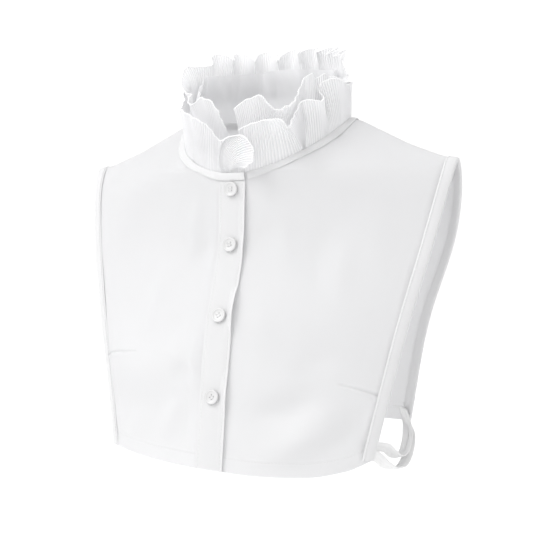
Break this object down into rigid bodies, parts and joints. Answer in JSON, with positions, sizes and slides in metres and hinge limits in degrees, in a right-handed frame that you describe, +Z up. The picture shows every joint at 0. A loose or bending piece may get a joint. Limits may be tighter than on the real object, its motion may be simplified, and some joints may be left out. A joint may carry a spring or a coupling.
{
  "type": "ruffled collar",
  "caption": "Historic dress collar: a short sleeveless buttoned bib with open sides and ribbon straps, and a stand collar edged with two tiers of pleated, sheer ruffles",
  "frame": {"origin": "The middle of the neck opening, about level with its sides, where the wearer's neck and shoulders carry the collar", "axes": "+Z is up and +X is the wearer's left, so the front with its buttons faces -Y"},
  "size_m": [0.3272, 0.1933, 0.3418],
  "materials": {
    "bib_cotton": "matte plain-weave cotton",
    "binding_cotton": "matte bias-cut cotton",
    "strap_ribbon": "soft ribbon",
    "sheer_organza": "sheer crisp organza",
    "button_plastic": "soft gloss"
  },
  "bodies": {
    "root": {"front_right": "bib_cotton", "front_left": "bib_cotton", "back": "bib_cotton", "placket": "bib_cotton", "neck_binding": "binding_cotton", "armhole_binding_front_left": "binding_cotton", "armhole_binding_front_right": "binding_cotton", "armhole_binding_back_left": "binding_cotton", "armhole_binding_back_right": "binding_cotton", "side_strap_outer_left": "strap_ribbon", "side_strap_outer_right": "strap_ribbon", "side_strap_inner_left": "strap_ribbon", "side_strap_inner_right": "strap_ribbon", "collar_stand": "sheer_organza", "ruffle_lower": "sheer_organza", "ruffle_upper": "sheer_organza", "button_1": "button_plastic", "button_2": "button_plastic", "button_3": "button_plastic", "button_4": "button_plastic"}
  },
  "joints": []
}
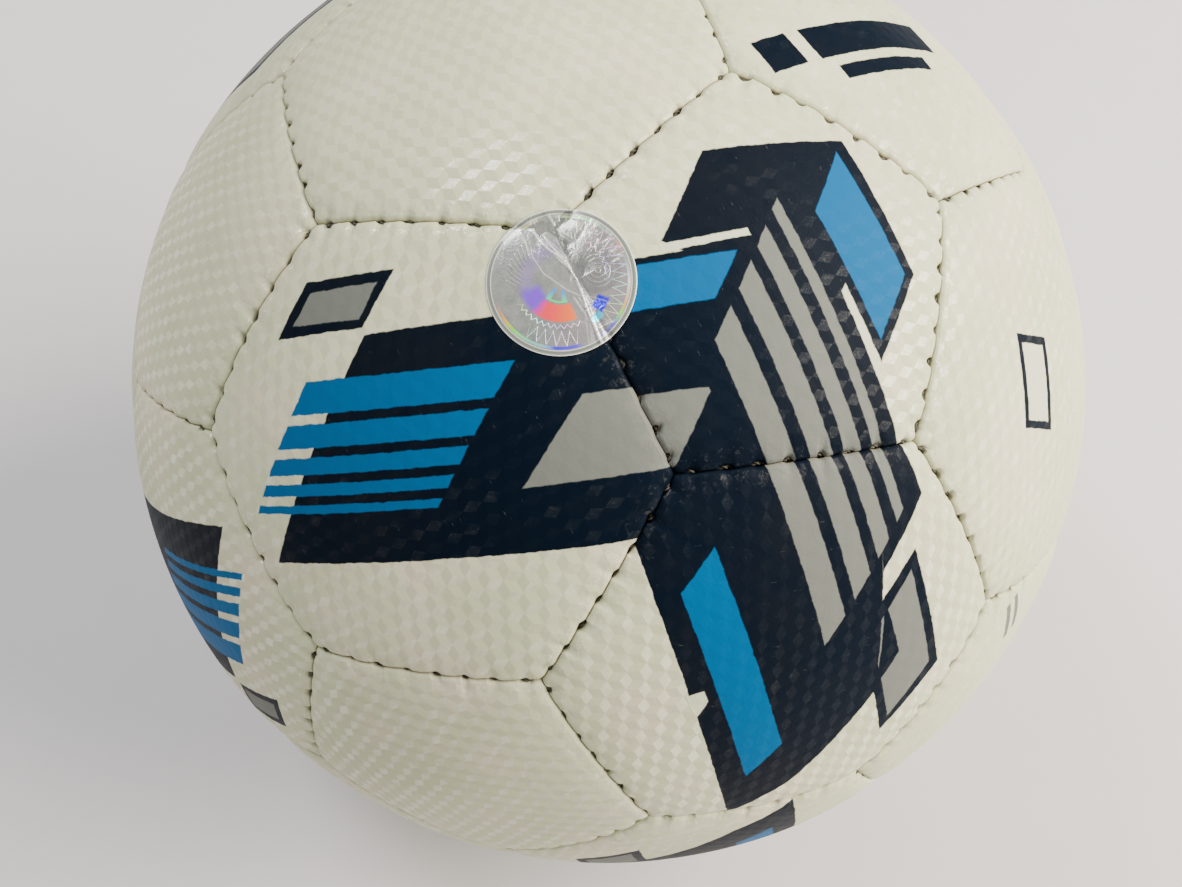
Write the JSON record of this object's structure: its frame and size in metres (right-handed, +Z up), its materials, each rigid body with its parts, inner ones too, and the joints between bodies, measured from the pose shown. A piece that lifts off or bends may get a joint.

-*-

Return the lines above exactly, keeping every word.

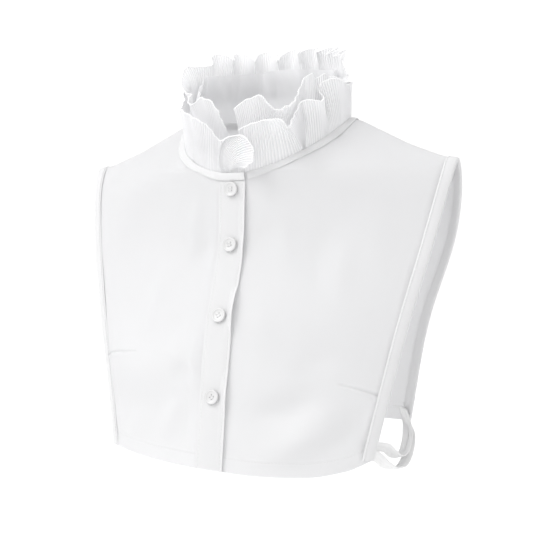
Break this object down into rigid bodies, parts and joints. Answer in JSON, with positions, sizes and slides in metres and hinge limits in degrees, in a right-handed frame that you describe, +Z up. The picture shows every joint at 0. A loose or bending piece may get a joint. Limits may be tighter than on the real object, its motion may be simplified, and some joints may be left out. A joint may carry a spring or a coupling.
{
  "type": "ruffled collar",
  "caption": "Historic dress collar: a short sleeveless buttoned bib with open sides and ribbon straps, and a stand collar edged with two tiers of pleated, sheer ruffles",
  "frame": {"origin": "The middle of the neck opening, about level with its sides, where the wearer's neck and shoulders carry the collar", "axes": "+Z is up and +X is the wearer's left, so the front with its buttons faces -Y"},
  "size_m": [0.3272, 0.1933, 0.3418],
  "materials": {
    "bib_cotton": "matte plain-weave cotton",
    "binding_cotton": "matte bias-cut cotton",
    "strap_ribbon": "soft ribbon",
    "sheer_organza": "sheer crisp organza",
    "button_plastic": "soft gloss"
  },
  "bodies": {
    "root": {"front_right": "bib_cotton", "front_left": "bib_cotton", "back": "bib_cotton", "placket": "bib_cotton", "neck_binding": "binding_cotton", "armhole_binding_front_left": "binding_cotton", "armhole_binding_front_right": "binding_cotton", "armhole_binding_back_left": "binding_cotton", "armhole_binding_back_right": "binding_cotton", "side_strap_outer_left": "strap_ribbon", "side_strap_outer_right": "strap_ribbon", "side_strap_inner_left": "strap_ribbon", "side_strap_inner_right": "strap_ribbon", "collar_stand": "sheer_organza", "ruffle_lower": "sheer_organza", "ruffle_upper": "sheer_organza", "button_1": "button_plastic", "button_2": "button_plastic", "button_3": "button_plastic", "button_4": "button_plastic"}
  },
  "joints": []
}
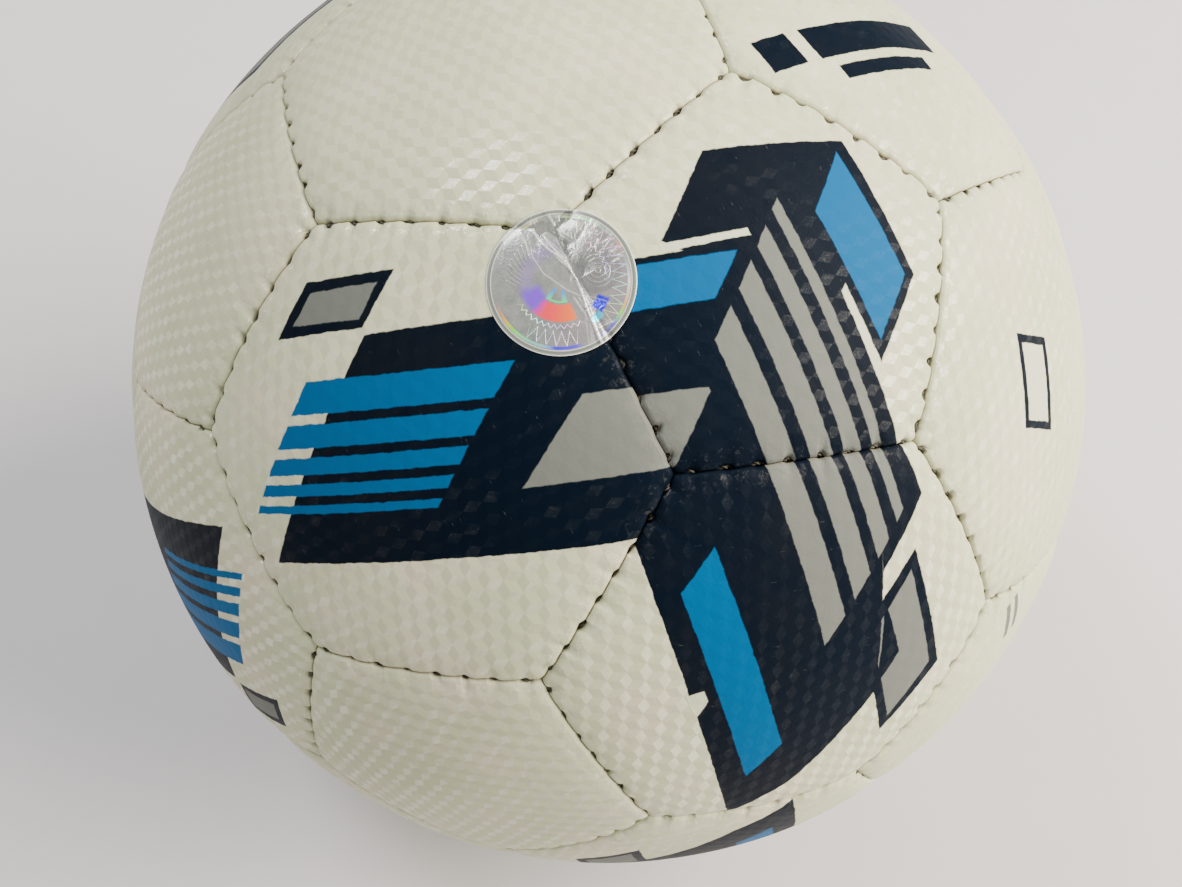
Write the JSON record of this object's structure: its frame and size in metres (right-handed, +Z up), its materials, each rigid body with its parts, inner ones too, and the joints between bodies, measured from the pose shown. A piece that lifts off or bends may get a joint.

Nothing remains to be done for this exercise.